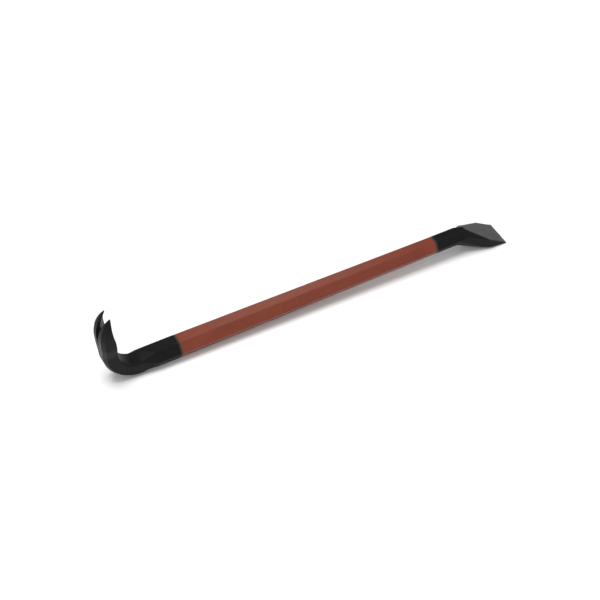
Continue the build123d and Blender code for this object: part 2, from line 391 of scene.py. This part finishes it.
# %% [markdown]
# ## Floor
# The bar lies on a plain pale floor that is far larger than the view. A backdrop could be curved
# up behind it, but a large flat plane fades into the surround by itself. Everything else is
# deselected first, so that the new plane is the only piece selected.

# %% Make the floor
FLOOR_SIZE = 30.0
FLOOR_GREY = (0.88, 0.88, 0.88, 1.0)
FLOOR_WHITE = (0.90, 0.90, 0.90, 1.0)

for piece in bpy.context.selected_objects:
    piece.select_set(False)
bpy.ops.mesh.primitive_plane_add(size=FLOOR_SIZE, location=(0.0, 0.0, 0.0))
floor = bpy.context.object
floor.name = "Floor"
pale, tree, shader = start("Pale floor")
colour = mix(tree, noise(tree, place(tree), 3.0), FLOOR_GREY, FLOOR_WHITE)
finish_shader(tree, shader, Base_Color=colour, Roughness=0.9, Specular_IOR_Level=0.1)
floor.data.materials.append(pale)
print("floor", FLOOR_SIZE, "m wide")

# %% [markdown]
# ## Light
# A studio lights such a tool with one large soft lamp from above, and a small one behind it that
# brings out the gloss of the upper flats. A sun lamp would give hard shadows, so both are square
# area lights that are aimed at the middle of the bar.


# %% Lamps
def soft_light(name, azimuth, elevation, distance, size, power):
    """Square area light aimed at the middle of the bar; azimuth is measured from +X towards +Y."""
    around, above = math.radians(azimuth), math.radians(elevation)
    away = Vector((math.cos(around) * math.cos(above), math.sin(around) * math.cos(above), math.sin(above)))
    data = bpy.data.lights.new(name, "AREA")
    data.shape = "SQUARE"
    data.size = size
    data.energy = power
    lamp = bpy.data.objects.new(name, data)
    bpy.context.scene.collection.objects.link(lamp)
    lamp.location = away * distance
    lamp.rotation_mode = "QUATERNION"
    lamp.rotation_quaternion = away.to_track_quat("Z", "Y")


soft_light("Key", azimuth=165.0, elevation=77.0, distance=2.2, size=1.1, power=36.0)
soft_light("Back", azimuth=66.2, elevation=45.8, distance=1.965, size=0.24, power=2.2)

# %% [markdown]
# ## Surround
# White walls around the bar soften the shadows and show in the steel's gloss. An even white would
# turn the black steel grey, so the surround gets dark high behind the bar, on the side that the
# upper flats reflect.

# %% Surround
DARK_SIDE = (0.30, 0.62, 0.72)
SURROUND_LEVELS = [(0.72, 0.80), (0.90, 0.04)]

world = bpy.data.worlds.new("Surround")
bpy.context.scene.world = world
world.use_nodes = True
sky = world.node_tree
sky.nodes["Background"].inputs["Color"].default_value = (1.0, 1.0, 1.0, 1.0)
direction = node(sky, "ShaderNodeTexCoord").outputs["Generated"]
glow = ramp(sky, dot(sky, direction, DARK_SIDE), SURROUND_LEVELS)
sky.links.new(glow, sky.nodes["Background"].inputs["Strength"])
bpy.context.scene.view_settings.view_transform = "Standard"
print("surround", world.name)

# %% [markdown]
# ## Camera
# The bar is seen from its claw end, from the front and well above. A short lens close by would
# make the claw look too large, so a long lens stands about two metres away and keeps the bar's
# long lines nearly parallel.

# %% Place the camera
CAMERA_PLACE = (-0.67298, -1.25201, 1.40995)
CAMERA_HEADING = math.radians(62.04)
CAMERA_DOWN = math.radians(44.61)
LENS_MM = 120.0
SENSOR_MM = 36.0

camera_data = bpy.data.cameras.new("Camera")
camera_data.sensor_width = SENSOR_MM
camera_data.lens = LENS_MM
camera_data.clip_end = 50.0
camera = bpy.data.objects.new("Camera", camera_data)
bpy.context.scene.collection.objects.link(camera)
camera.location = CAMERA_PLACE
camera.rotation_euler = (math.pi / 2 - CAMERA_DOWN, 0.0, CAMERA_HEADING - math.pi / 2)
bpy.context.scene.camera = camera
print("camera", [round(v, 3) for v in camera.location])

== == ==

Output every line above without altering anything.

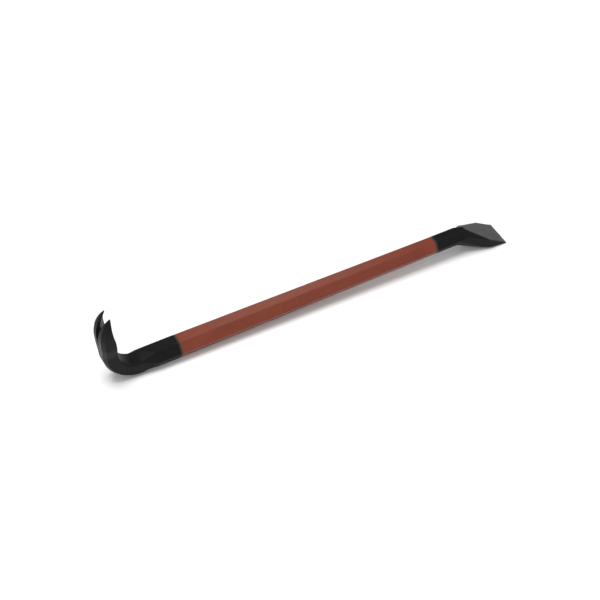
Continue the build123d and Blender code for this object: part 2, from line 391 of scene.py. This part finishes it.
# %% [markdown]
# ## Floor
# The bar lies on a plain pale floor that is far larger than the view. A backdrop could be curved
# up behind it, but a large flat plane fades into the surround by itself. Everything else is
# deselected first, so that the new plane is the only piece selected.

# %% Make the floor
FLOOR_SIZE = 30.0
FLOOR_GREY = (0.88, 0.88, 0.88, 1.0)
FLOOR_WHITE = (0.90, 0.90, 0.90, 1.0)

for piece in bpy.context.selected_objects:
    piece.select_set(False)
bpy.ops.mesh.primitive_plane_add(size=FLOOR_SIZE, location=(0.0, 0.0, 0.0))
floor = bpy.context.object
floor.name = "Floor"
pale, tree, shader = start("Pale floor")
colour = mix(tree, noise(tree, place(tree), 3.0), FLOOR_GREY, FLOOR_WHITE)
finish_shader(tree, shader, Base_Color=colour, Roughness=0.9, Specular_IOR_Level=0.1)
floor.data.materials.append(pale)
print("floor", FLOOR_SIZE, "m wide")

# %% [markdown]
# ## Light
# A studio lights such a tool with one large soft lamp from above, and a small one behind it that
# brings out the gloss of the upper flats. A sun lamp would give hard shadows, so both are square
# area lights that are aimed at the middle of the bar.


# %% Lamps
def soft_light(name, azimuth, elevation, distance, size, power):
    """Square area light aimed at the middle of the bar; azimuth is measured from +X towards +Y."""
    around, above = math.radians(azimuth), math.radians(elevation)
    away = Vector((math.cos(around) * math.cos(above), math.sin(around) * math.cos(above), math.sin(above)))
    data = bpy.data.lights.new(name, "AREA")
    data.shape = "SQUARE"
    data.size = size
    data.energy = power
    lamp = bpy.data.objects.new(name, data)
    bpy.context.scene.collection.objects.link(lamp)
    lamp.location = away * distance
    lamp.rotation_mode = "QUATERNION"
    lamp.rotation_quaternion = away.to_track_quat("Z", "Y")


soft_light("Key", azimuth=165.0, elevation=77.0, distance=2.2, size=1.1, power=36.0)
soft_light("Back", azimuth=66.2, elevation=45.8, distance=1.965, size=0.24, power=2.2)

# %% [markdown]
# ## Surround
# White walls around the bar soften the shadows and show in the steel's gloss. An even white would
# turn the black steel grey, so the surround gets dark high behind the bar, on the side that the
# upper flats reflect.

# %% Surround
DARK_SIDE = (0.30, 0.62, 0.72)
SURROUND_LEVELS = [(0.72, 0.80), (0.90, 0.04)]

world = bpy.data.worlds.new("Surround")
bpy.context.scene.world = world
world.use_nodes = True
sky = world.node_tree
sky.nodes["Background"].inputs["Color"].default_value = (1.0, 1.0, 1.0, 1.0)
direction = node(sky, "ShaderNodeTexCoord").outputs["Generated"]
glow = ramp(sky, dot(sky, direction, DARK_SIDE), SURROUND_LEVELS)
sky.links.new(glow, sky.nodes["Background"].inputs["Strength"])
bpy.context.scene.view_settings.view_transform = "Standard"
print("surround", world.name)

# %% [markdown]
# ## Camera
# The bar is seen from its claw end, from the front and well above. A short lens close by would
# make the claw look too large, so a long lens stands about two metres away and keeps the bar's
# long lines nearly parallel.

# %% Place the camera
CAMERA_PLACE = (-0.67298, -1.25201, 1.40995)
CAMERA_HEADING = math.radians(62.04)
CAMERA_DOWN = math.radians(44.61)
LENS_MM = 120.0
SENSOR_MM = 36.0

camera_data = bpy.data.cameras.new("Camera")
camera_data.sensor_width = SENSOR_MM
camera_data.lens = LENS_MM
camera_data.clip_end = 50.0
camera = bpy.data.objects.new("Camera", camera_data)
bpy.context.scene.collection.objects.link(camera)
camera.location = CAMERA_PLACE
camera.rotation_euler = (math.pi / 2 - CAMERA_DOWN, 0.0, CAMERA_HEADING - math.pi / 2)
bpy.context.scene.camera = camera
print("camera", [round(v, 3) for v in camera.location])